Your task: Identify every line containing the word "caption" and reproduce each one.
— START Given data —
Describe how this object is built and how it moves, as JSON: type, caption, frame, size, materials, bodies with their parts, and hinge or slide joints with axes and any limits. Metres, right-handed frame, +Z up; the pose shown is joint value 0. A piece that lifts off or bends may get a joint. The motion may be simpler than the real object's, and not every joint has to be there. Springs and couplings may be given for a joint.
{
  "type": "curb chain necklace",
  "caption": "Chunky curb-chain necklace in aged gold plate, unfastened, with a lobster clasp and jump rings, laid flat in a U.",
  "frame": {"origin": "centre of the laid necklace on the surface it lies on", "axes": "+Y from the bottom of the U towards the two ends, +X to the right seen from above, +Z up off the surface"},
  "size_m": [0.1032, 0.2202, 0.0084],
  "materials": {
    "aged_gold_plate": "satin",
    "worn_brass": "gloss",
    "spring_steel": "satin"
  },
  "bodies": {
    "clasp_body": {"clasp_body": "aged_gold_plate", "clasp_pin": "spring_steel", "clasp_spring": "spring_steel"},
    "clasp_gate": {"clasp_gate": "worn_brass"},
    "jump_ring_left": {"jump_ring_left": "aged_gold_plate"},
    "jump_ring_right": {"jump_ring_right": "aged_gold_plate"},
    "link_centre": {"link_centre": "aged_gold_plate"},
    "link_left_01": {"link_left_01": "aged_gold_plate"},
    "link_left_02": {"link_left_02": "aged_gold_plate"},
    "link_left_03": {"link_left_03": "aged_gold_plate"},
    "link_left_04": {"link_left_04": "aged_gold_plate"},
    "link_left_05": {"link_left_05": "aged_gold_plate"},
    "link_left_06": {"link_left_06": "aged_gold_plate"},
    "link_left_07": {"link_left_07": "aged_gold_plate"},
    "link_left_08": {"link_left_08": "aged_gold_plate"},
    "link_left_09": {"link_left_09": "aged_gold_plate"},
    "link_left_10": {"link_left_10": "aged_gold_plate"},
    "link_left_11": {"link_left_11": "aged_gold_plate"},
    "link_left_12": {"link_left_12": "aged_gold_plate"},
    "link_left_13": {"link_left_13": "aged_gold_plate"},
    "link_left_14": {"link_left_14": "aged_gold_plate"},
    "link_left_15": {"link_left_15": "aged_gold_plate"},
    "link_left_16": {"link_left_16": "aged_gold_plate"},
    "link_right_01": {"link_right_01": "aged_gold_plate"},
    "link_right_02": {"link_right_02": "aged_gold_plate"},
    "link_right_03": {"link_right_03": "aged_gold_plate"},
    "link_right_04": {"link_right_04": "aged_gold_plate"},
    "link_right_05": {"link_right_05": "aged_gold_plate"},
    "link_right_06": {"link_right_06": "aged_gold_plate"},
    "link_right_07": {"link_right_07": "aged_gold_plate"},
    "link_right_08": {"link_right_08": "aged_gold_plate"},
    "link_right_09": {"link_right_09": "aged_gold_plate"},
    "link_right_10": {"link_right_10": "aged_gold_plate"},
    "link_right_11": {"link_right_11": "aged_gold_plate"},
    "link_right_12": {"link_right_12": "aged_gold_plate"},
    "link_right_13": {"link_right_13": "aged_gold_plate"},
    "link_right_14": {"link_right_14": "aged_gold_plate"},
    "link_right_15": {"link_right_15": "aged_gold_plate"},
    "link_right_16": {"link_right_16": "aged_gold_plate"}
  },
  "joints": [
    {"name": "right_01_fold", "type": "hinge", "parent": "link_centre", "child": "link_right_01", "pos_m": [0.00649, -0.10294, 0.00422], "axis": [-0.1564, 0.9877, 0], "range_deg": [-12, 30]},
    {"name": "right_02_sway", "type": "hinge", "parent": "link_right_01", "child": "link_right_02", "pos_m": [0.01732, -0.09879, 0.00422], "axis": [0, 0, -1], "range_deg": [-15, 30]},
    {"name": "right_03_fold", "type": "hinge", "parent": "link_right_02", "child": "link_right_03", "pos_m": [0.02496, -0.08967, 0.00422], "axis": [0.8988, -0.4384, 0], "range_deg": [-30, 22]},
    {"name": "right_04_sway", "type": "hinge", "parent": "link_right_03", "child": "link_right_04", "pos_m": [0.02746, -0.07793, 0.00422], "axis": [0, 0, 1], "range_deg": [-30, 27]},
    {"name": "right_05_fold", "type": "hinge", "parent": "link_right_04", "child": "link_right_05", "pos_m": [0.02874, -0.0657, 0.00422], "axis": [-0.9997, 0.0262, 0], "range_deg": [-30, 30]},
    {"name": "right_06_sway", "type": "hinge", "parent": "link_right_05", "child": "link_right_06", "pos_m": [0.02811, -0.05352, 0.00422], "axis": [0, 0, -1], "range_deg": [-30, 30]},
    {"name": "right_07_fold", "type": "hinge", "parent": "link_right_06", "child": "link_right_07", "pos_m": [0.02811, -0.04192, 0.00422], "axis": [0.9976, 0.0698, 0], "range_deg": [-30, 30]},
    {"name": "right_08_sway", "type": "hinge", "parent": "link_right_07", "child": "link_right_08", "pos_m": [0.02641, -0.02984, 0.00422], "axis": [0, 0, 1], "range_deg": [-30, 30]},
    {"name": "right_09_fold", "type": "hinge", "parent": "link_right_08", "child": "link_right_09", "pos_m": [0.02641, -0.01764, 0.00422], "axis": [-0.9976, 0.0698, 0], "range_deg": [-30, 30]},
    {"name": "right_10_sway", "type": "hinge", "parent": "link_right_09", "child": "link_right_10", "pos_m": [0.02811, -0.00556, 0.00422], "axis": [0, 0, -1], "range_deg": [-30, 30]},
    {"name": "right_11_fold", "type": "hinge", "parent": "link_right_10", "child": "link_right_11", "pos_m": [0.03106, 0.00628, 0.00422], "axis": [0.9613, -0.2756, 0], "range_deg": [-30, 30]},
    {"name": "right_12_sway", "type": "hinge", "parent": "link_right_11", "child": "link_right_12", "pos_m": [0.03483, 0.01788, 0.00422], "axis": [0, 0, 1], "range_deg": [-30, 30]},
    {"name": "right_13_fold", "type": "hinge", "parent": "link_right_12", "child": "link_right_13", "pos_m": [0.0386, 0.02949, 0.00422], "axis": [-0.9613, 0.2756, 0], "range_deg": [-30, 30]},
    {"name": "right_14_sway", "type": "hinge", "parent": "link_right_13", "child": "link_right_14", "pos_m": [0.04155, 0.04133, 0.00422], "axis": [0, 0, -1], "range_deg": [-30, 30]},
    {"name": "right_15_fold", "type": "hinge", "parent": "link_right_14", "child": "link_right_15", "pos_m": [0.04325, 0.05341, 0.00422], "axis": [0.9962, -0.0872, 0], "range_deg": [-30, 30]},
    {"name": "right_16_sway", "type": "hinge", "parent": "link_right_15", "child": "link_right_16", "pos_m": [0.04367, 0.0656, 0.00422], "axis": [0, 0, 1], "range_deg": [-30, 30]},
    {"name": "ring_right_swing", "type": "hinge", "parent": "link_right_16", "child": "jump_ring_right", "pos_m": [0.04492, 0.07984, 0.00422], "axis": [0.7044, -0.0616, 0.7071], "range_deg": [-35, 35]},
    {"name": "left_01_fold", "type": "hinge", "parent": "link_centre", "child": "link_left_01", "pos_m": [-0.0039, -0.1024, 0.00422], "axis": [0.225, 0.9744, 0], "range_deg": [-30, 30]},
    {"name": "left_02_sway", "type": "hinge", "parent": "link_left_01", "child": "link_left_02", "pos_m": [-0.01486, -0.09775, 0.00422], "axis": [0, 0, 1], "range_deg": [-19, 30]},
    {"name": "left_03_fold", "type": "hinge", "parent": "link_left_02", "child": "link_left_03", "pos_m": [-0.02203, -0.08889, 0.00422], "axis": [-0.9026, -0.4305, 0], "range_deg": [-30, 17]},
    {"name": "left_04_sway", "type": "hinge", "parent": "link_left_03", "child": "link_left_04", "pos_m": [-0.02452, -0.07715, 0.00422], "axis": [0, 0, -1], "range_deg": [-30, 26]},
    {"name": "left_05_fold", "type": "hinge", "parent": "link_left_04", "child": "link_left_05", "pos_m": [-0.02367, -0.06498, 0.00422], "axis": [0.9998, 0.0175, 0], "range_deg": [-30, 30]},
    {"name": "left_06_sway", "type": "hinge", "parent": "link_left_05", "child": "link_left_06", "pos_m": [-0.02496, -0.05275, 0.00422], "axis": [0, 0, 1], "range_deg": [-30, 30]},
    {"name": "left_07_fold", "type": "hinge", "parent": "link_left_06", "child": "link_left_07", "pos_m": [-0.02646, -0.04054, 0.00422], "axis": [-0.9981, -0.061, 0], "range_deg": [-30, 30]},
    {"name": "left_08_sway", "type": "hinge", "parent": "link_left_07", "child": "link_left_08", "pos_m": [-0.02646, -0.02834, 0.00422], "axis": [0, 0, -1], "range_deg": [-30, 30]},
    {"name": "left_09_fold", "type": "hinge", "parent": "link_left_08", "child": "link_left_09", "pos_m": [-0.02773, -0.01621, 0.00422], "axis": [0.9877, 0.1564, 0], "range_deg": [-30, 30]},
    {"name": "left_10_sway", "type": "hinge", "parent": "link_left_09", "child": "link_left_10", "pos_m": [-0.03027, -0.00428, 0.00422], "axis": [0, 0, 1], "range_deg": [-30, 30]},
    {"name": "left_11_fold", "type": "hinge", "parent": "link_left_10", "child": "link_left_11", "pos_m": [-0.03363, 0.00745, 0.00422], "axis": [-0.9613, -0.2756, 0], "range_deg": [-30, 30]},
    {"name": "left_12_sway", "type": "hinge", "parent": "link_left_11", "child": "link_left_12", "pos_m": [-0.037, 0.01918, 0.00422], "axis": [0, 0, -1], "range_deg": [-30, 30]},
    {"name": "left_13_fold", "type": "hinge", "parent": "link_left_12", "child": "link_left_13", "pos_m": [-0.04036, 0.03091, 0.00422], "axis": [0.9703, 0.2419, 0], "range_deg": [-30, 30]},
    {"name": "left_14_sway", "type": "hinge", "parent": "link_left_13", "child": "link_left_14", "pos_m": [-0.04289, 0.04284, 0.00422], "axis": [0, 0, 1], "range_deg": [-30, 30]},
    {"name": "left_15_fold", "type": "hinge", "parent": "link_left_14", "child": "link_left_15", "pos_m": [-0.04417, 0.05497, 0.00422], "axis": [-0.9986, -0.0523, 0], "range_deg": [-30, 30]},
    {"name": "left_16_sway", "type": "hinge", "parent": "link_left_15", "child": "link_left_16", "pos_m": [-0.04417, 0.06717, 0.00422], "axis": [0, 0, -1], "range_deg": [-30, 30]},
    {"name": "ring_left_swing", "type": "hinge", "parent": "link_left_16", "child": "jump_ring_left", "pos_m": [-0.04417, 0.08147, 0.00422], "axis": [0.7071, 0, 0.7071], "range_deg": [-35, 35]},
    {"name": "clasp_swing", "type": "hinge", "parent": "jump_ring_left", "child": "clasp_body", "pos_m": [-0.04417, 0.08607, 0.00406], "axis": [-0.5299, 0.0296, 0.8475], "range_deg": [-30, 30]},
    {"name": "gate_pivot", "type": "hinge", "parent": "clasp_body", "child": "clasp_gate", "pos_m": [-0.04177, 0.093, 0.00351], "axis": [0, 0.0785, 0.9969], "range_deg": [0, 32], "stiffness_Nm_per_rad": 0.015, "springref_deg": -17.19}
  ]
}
— END Given data —
Response below:
Describe how this object is built and how it moves, as JSON: type, caption, frame, size, materials, bodies with their parts, and hinge or slide joints with axes and any limits. Metres, right-handed frame, +Z up; the pose shown is joint value 0. A piece that lifts off or bends may get a joint. The motion may be simpler than the real object's, and not every joint has to be there. Springs and couplings may be given for a joint.
  "caption": "Chunky curb-chain necklace in aged gold plate, unfastened, with a lobster clasp and jump rings, laid flat in a U.",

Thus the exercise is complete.